Catholics familiar with the traditional theological distinction that places the “church as such” over and above its fallible human members will understand how this kind of language is being used. The tradition holds that any suggestion of error on the part of Christ’s mystical body is a theological oxymoron. But that very subtle distinction, expressing as it does a valid understanding of the church’s unique access to religious truth, will certainly be lost on most readers of “We Remember.” More likely, this assertion of the church’s metaphysical reliability will be read, with reason, as the worst kind of this-worldly moral evasion. If over the course of centuries anti-Semitism was rarely if ever condemned but rather ignored, tolerated, even encouraged; if it infected not only the laity but priests and bishops; if church councils promulgated laws segregating and discriminating against Jews; if until very recent times anti-Semitism was given vivid expression in the Good Friday liturgy (the “perfidious Jews”) and in religious art; and if this led to pogroms, to the terrors of the Inquisition—if, in short, anti-Semitism suffused much of Catholic culture for nineteen centuries, it is hard to see how “the church as such” can be held guiltless.

However one wants to understand the relationship between the mystical and the visible elements of the church, the incontrovertible historical record attests to the fact that “the church,” and not just its members, taught erroneously, even perniciously, about Judaism and the Jews. If the Vatican statement means only that no pope or ecumenical council or curial body ever elevated anti-Semitism to the level of formal doctrine, that is not so large a claim and will not, in the eyes of most people of any faith or none, absolve “the church as such” of responsibility for policies, attitudes, and actions that taught as clearly as any encyclical.

Sad to say, “We Remember” is also tendentious and unpersuasive in its analysis of the nature of Nazi anti-Semitism and its relationship to what the document calls historic Christian anti-Judaism.
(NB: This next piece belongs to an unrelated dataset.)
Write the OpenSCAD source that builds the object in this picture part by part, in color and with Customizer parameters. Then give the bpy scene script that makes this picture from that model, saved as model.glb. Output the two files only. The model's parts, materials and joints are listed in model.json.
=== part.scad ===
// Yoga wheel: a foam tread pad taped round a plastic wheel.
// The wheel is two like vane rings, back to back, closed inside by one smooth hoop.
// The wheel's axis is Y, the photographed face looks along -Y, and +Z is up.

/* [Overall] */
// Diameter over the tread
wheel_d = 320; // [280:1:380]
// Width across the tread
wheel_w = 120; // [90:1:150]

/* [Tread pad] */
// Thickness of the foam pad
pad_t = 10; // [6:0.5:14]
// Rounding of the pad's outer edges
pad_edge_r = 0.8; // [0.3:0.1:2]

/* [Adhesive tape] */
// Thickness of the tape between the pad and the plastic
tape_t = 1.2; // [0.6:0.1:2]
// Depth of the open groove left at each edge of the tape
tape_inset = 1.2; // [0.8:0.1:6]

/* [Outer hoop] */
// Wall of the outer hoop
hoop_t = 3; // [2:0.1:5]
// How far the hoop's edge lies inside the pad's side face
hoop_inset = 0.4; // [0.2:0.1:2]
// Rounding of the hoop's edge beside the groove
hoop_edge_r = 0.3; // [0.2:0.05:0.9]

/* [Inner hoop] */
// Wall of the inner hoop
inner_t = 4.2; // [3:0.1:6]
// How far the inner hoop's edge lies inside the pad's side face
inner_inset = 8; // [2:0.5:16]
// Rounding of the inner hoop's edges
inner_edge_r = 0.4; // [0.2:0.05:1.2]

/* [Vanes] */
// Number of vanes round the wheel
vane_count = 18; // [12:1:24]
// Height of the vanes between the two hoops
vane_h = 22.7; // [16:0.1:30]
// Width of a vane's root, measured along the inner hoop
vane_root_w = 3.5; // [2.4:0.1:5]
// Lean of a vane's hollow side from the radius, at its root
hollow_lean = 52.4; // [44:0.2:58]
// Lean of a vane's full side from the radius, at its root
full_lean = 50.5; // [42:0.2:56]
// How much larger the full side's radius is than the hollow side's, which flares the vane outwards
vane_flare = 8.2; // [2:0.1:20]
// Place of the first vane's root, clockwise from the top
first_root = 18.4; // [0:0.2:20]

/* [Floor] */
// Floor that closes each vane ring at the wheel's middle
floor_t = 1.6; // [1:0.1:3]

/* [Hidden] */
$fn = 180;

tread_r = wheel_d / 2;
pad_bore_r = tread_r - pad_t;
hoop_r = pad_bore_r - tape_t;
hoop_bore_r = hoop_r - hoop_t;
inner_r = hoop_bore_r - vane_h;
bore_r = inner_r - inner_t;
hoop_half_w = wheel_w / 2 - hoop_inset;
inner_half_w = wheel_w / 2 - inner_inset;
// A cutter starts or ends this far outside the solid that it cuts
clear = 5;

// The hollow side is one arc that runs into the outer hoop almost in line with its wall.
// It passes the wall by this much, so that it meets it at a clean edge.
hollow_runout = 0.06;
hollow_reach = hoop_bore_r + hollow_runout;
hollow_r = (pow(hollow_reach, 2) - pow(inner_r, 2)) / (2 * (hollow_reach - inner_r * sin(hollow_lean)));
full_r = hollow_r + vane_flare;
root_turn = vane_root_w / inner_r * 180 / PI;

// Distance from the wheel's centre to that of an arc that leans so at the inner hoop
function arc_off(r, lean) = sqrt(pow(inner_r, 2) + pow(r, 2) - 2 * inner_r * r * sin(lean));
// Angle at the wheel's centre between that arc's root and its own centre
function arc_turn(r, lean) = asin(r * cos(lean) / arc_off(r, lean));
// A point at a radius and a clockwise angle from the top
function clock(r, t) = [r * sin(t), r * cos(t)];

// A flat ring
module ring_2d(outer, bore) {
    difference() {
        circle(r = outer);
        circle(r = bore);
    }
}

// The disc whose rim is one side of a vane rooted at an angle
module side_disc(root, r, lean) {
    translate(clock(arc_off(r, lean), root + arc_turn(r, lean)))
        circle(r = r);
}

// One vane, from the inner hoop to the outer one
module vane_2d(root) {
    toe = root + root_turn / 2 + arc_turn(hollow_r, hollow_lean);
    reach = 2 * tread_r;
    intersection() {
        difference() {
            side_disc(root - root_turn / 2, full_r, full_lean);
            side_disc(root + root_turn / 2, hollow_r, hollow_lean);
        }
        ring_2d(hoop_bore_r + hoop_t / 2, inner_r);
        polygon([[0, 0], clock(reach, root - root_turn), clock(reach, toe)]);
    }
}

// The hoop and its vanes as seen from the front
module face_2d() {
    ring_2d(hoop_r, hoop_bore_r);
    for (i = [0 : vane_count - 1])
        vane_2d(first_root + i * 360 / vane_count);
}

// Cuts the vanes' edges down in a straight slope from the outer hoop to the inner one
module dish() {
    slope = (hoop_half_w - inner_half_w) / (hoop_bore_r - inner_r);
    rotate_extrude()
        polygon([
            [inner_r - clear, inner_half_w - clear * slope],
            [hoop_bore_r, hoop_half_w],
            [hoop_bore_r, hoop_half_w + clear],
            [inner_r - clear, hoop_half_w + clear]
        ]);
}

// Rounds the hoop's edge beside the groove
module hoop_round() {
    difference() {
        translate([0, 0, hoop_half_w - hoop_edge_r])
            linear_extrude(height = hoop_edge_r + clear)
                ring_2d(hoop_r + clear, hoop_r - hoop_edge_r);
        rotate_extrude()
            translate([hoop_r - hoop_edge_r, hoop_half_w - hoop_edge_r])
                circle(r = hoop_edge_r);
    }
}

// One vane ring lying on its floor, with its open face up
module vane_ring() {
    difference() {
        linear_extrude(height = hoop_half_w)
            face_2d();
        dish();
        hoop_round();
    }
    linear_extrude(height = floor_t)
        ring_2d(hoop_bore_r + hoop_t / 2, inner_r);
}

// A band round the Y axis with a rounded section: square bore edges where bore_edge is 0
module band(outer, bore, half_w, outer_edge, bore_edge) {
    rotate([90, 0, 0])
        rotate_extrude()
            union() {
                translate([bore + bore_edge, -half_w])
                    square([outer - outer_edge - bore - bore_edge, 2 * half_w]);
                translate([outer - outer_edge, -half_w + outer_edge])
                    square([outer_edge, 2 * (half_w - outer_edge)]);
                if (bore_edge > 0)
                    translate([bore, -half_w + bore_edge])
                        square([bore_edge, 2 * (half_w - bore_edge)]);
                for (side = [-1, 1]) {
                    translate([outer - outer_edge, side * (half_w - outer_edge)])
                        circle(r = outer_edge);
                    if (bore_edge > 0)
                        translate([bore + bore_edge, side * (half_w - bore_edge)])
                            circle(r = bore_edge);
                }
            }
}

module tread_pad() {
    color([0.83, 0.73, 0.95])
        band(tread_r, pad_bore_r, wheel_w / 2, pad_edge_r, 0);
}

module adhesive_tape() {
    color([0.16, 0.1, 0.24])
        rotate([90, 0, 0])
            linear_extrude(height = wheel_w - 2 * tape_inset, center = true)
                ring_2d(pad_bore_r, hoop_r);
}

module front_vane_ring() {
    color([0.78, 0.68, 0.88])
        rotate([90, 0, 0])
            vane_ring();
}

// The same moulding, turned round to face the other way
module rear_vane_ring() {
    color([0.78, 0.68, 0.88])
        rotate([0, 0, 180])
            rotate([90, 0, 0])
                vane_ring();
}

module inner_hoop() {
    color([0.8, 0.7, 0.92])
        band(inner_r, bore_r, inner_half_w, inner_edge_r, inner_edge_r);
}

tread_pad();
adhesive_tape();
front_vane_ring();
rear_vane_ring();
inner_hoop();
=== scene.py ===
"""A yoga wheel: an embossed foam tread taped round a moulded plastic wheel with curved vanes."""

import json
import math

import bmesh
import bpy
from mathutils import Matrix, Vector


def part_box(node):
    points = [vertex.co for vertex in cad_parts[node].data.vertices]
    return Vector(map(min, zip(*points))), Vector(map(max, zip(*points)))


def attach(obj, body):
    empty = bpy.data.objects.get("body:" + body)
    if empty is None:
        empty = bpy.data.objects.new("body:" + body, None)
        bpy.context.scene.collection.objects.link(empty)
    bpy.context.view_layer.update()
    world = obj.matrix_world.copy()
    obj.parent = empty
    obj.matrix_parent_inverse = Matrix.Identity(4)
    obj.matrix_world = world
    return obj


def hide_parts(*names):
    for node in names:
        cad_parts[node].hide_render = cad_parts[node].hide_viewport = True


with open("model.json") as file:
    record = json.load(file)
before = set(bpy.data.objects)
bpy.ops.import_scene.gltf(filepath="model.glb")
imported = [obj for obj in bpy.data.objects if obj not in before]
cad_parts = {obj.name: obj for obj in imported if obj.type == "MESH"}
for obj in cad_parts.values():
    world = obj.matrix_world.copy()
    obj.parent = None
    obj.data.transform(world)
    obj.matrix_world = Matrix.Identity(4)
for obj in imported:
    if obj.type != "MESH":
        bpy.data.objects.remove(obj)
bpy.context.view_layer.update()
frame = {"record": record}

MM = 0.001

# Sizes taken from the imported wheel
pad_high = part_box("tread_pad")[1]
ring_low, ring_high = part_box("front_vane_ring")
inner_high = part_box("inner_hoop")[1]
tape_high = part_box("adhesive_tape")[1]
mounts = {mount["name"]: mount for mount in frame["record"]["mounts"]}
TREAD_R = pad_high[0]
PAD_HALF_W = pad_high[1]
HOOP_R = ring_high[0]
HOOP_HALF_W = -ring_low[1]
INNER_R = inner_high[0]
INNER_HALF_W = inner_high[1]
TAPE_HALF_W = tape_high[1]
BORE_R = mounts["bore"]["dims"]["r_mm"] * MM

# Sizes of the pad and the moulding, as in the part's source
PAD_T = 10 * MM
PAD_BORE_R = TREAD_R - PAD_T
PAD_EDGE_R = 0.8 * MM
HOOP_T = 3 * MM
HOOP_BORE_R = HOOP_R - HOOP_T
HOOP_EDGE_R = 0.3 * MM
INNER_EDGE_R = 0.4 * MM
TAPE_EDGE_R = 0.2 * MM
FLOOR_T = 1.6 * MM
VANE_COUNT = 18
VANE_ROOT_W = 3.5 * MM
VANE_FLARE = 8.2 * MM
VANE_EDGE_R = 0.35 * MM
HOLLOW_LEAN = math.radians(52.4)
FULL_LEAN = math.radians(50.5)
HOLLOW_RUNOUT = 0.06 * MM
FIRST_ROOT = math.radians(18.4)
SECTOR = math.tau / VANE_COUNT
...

Nazi racial anti-Semitism is attributed to “a false and exacerbated nationalism....essentially more sociological and political than religious.” The document insists that the Holocaust had “its roots outside of Christianity” as the “work of a thoroughly modern neo-pagan regime.”
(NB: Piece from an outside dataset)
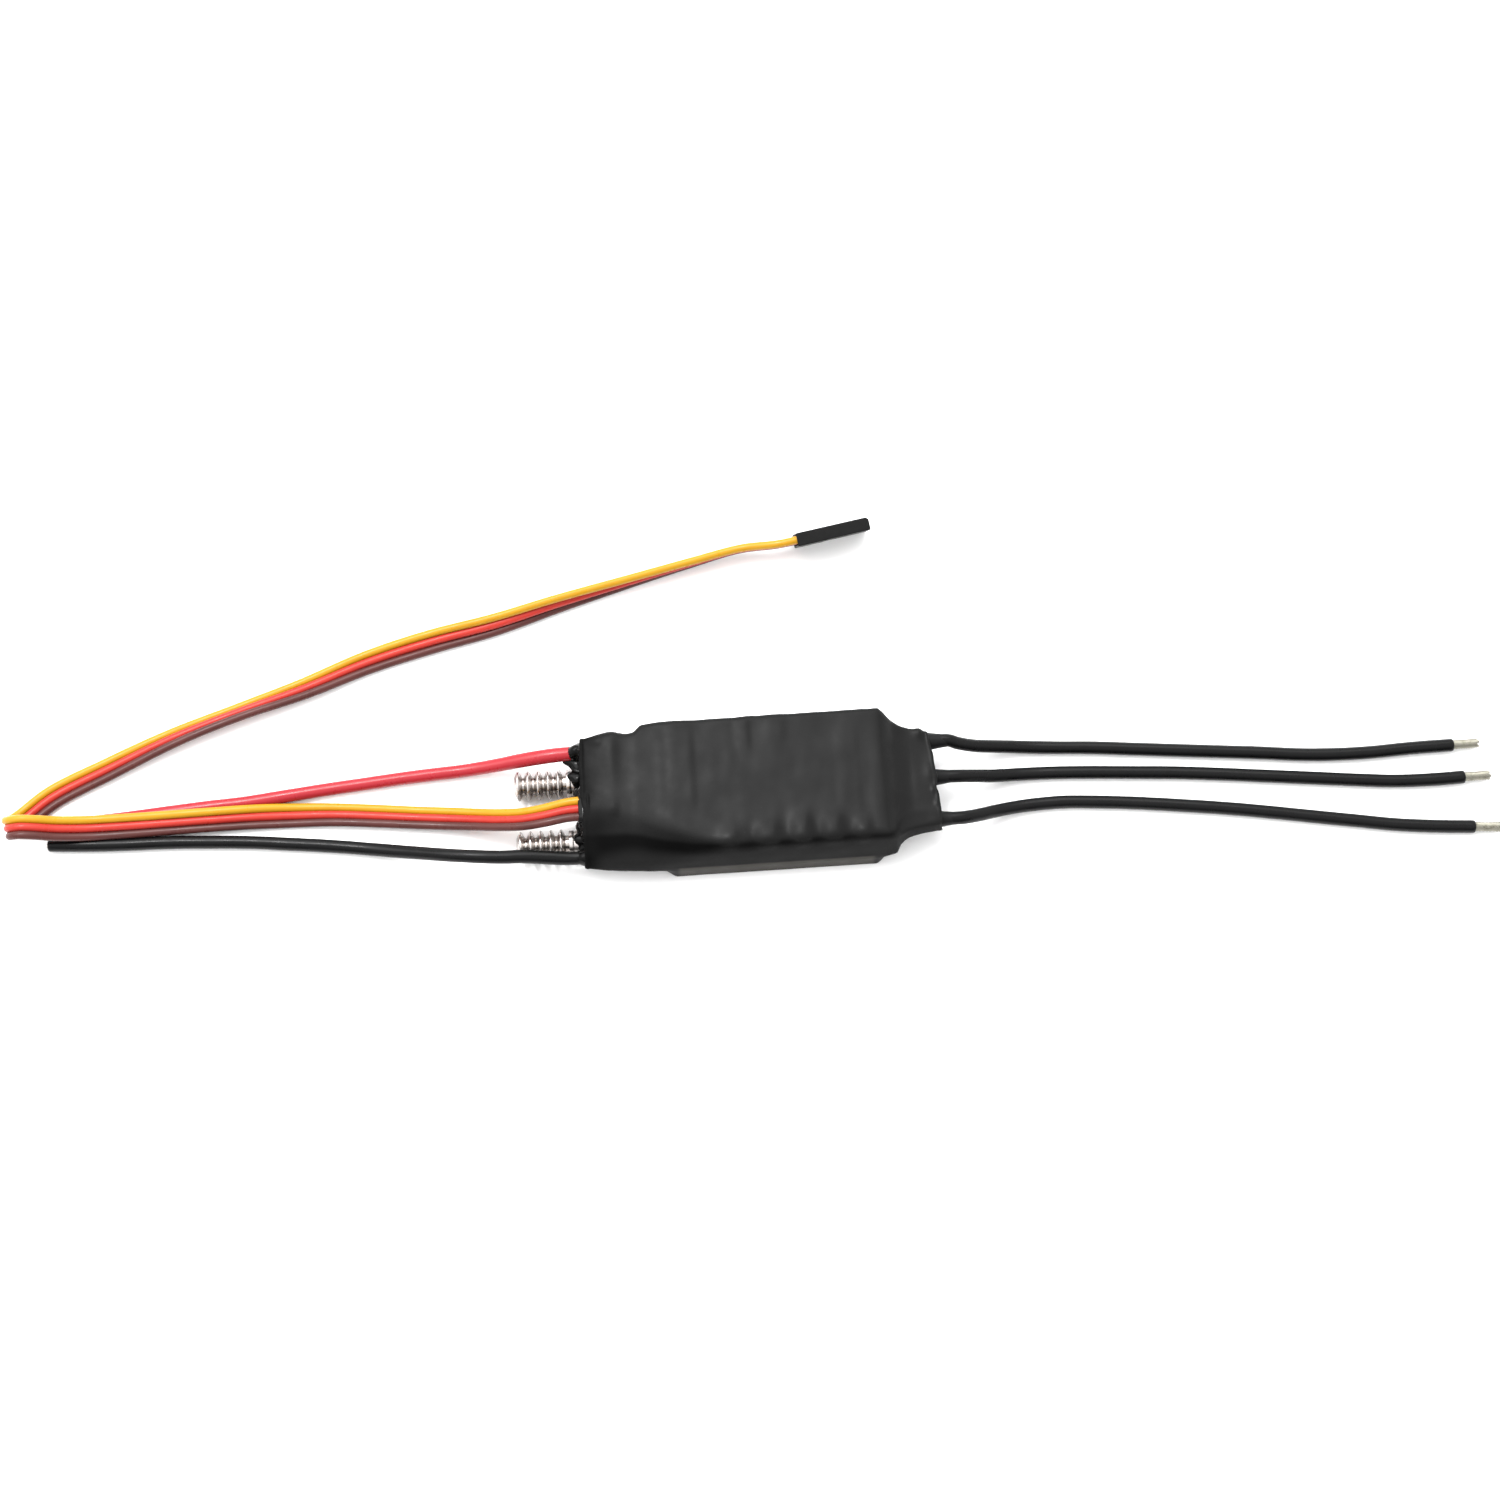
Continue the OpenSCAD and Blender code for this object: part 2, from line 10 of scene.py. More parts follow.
import bmesh
import bpy
import numpy as np
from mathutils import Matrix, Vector


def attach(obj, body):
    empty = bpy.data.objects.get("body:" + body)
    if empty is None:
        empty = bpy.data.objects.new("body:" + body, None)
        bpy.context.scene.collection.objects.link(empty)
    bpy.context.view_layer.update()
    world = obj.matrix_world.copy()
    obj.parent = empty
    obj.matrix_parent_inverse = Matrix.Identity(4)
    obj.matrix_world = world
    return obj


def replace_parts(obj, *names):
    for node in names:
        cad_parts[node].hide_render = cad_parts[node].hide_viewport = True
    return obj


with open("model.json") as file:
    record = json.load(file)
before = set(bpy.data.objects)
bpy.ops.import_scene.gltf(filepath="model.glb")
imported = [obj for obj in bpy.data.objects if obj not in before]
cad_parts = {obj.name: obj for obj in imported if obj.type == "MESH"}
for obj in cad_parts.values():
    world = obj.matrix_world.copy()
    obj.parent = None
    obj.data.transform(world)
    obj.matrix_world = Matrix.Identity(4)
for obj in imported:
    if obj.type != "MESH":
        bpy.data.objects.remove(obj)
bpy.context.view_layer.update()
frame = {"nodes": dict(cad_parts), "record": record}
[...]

To be sure, there are important distinctions to be made between Christian anti-Semitism and Nazi race hatred. The Vatican is right to remind the world that the church condemned the “idolatry of race and of the state.” Although it proved to be a woefully ineffective obstacle to the Nazis, and millions of Catholics rallied to the Nazi cause, the Catholic church did not in any sense perpetrate the Holocaust. However, to argue that there was no connection between nearly 2,000 years of church-inspired anti-Semitism and the Nazi assault on European Jewry is utterly fallacious and offensive. Similarly, for “We Remember” to rehearse the political history of the nineteenth and twentieth centuries and not acknowledge how the church’s opposition to liberalism and democracy weakened the forces best able to deter fascism is equally disingenuous.

Nazi totalitarianism was, as the document argues, an unprecedented modern horror whose unique evil was difficult for all but the most prescient to grasp at first. But Nazism did not spring full grown from the atheistic brow of the modern world. It had obvious roots in Europe’s near and ancient Christian past.

How the church can repent or correct the manifest errors of its past if it cannot honestly admit to any errors at all is, to say the least, something of a problem. This is brought home again when “We Remember” calls Western democracies to account for their failure to give refuge to Jews seeking asylum from the Nazis. That failure to act placed a “heavy burden of conscience on the authorities in question,” judges the Vatican. Fair enough. But is no similar burden to be placed on the shoulders of church authorities who failed to act in their own sphere?

Various contemporary challenges to Catholic teaching seem to make the appeal to church inerrancy an increasing temptation on the part of the Vatican. But as “We Remember” exemplifies, the doctrine of inerrancy errantly applied is no real help to authority in the end.